Head of policy at Thompsons Solicitors, Tom Jones, said:

The ABI’s figures completely contradict the narrative constantly pushed by insurers that a ‘compensation culture’ and ‘whiplash fraud’ are crippling the industry.

“Look behind the hyperbole and the ABI’s own figures show a downward trend in fraudulent – or allegedly fraudulent – claims. Presumably, the £1.3 billion in savings made by insurers as a result of detecting those reduced claims are finding their way into fat cat shareholders’ pockets, because they certainly aren't being used to reduce premium prices for consumers.

“The insurance industry brazenly sets itself against a growing body of evidence which contradicts its position on personal injury market reform by cherry picking the figures it needs to pressure two consecutive governments to change the law on small claims in order to increase their own profits.
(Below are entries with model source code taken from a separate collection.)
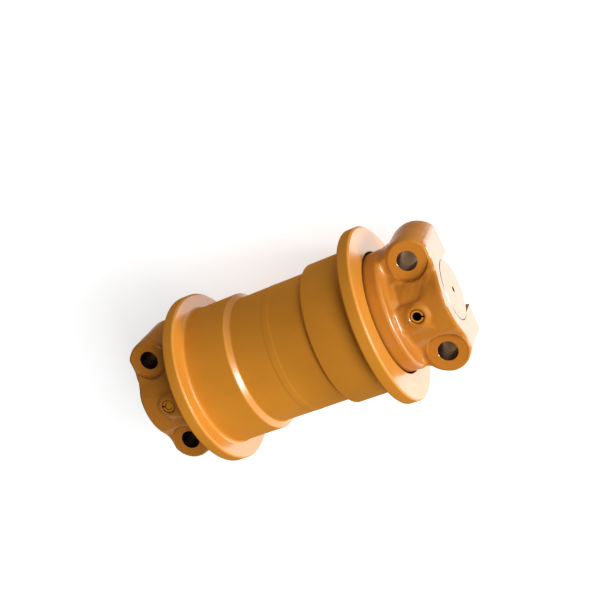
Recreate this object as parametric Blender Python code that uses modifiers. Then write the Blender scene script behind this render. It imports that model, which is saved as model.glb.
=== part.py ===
"""Track roller of a crawler undercarriage, modelled as the pieces it comes apart into.

The origin is the centre of the roller, on the axle. +Y runs along the axle, +Z points to the
side the bolt heads sit on, and the four mounting pads face -Z. Sizes below are in millimetres
and become metres where a mesh is made.
"""
import math

import bmesh
import bpy
from mathutils import Matrix, Vector

MM = 0.001
STEPS = 36            # facets round every piece that is turned about the axle
SMALL_STEPS = 24      # facets round holes, pins and bosses
GAP = 0.3             # clearance left between neighbouring pieces

# rolling shell
FLANGE_R = 110.0
FLANGE_OUT = 128.5    # outer face of the flange
FLANGE_IN = 112.0     # inner face of the flange, towards the tread
TREAD_R = 89.0
TREAD_END = 52.6      # where the tread steps down to the middle
MID_R = 81.8
MID_END = 48.2
RECESS_R = 76.3       # open recess in the flange face
WELD_HALF = 4.5       # half width of the seam between the shell halves
WELD_ROOT_R = 74.0
POCKET_R = 58.0       # oil space round the thrust flange

# axle
JOURNAL_R = 40.0
JOURNAL_END = 126.5
SHAFT_R = 36.9
SHAFT_END = 208.0
THRUST_R = 52.0
THRUST_HALF = 8.0
OIL_BORE_R = 5.0
OIL_DRILL_R = 3.0
OIL_DRILL_Y = 50.0
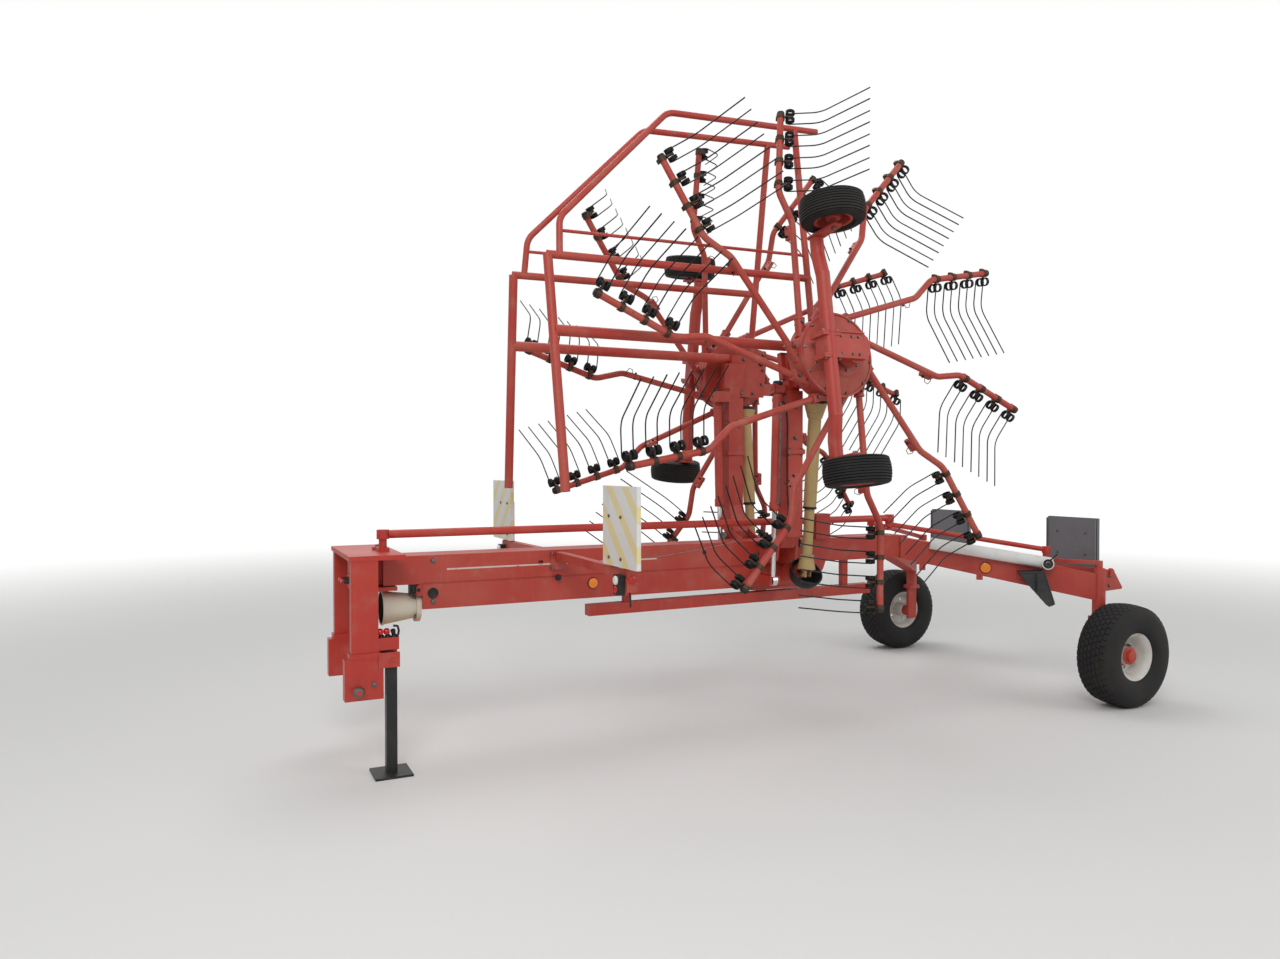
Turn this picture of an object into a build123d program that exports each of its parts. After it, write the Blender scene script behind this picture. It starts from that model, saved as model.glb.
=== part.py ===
from build123d import *
import os
from math import acos, atan2, cos, degrees, hypot, pi, radians, sin, sqrt

# Twin-rotor trailed rake, folded for the road and standing on its parking stand. Millimetres.
# +X forward, +Y left, +Z up. The origin is on the ground, under the middle of the machine.

# Road wheels and their axle line
tyre_radius = 355
tyre_width = 264
wheel_track = 2280
rim_radius = 152
rim_well_radius = 128
wheel_hub_radius = 62
axle_radius = 25
kingpin_inset = 195
kingpin_y = wheel_track / 2 - kingpin_inset
kingpin_radius = 25
kingpin_housing_radius = 44
running_gap = 0.3

# Main beam, measured forward of the axle line
front_reach = 5085
nose_setback = 245
nose_x = front_reach - nose_setback
front_plate_setback = 465
front_plate_x = front_reach - front_plate_setback
front_hole_setback = 142
deep_rear_x = 1960
haunch_length = 190
knee_x = 1150
beam_half_width = 110
beam_top = 1153
beam_fold_z = 990
beam_bottom = 843
nose_radius = 62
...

Insurers tell government that an ‘epidemic’ of fraudulent claims is pushing up prices for consumers and the only answer is to strip injured people of their right to legal representation. The government admits its own departments ‘no longer have the expertise…to produce robust data on personal injury claims as a whole – let alone allegedly fraudulent claims – and so it’s allowing itself to be led up the garden path by a multi-billion pound industry prepared to sacrifice the rights of the 99% of people it admits are making honest claims after being injured, whilst at the same time screwing yet more money out of its customers.”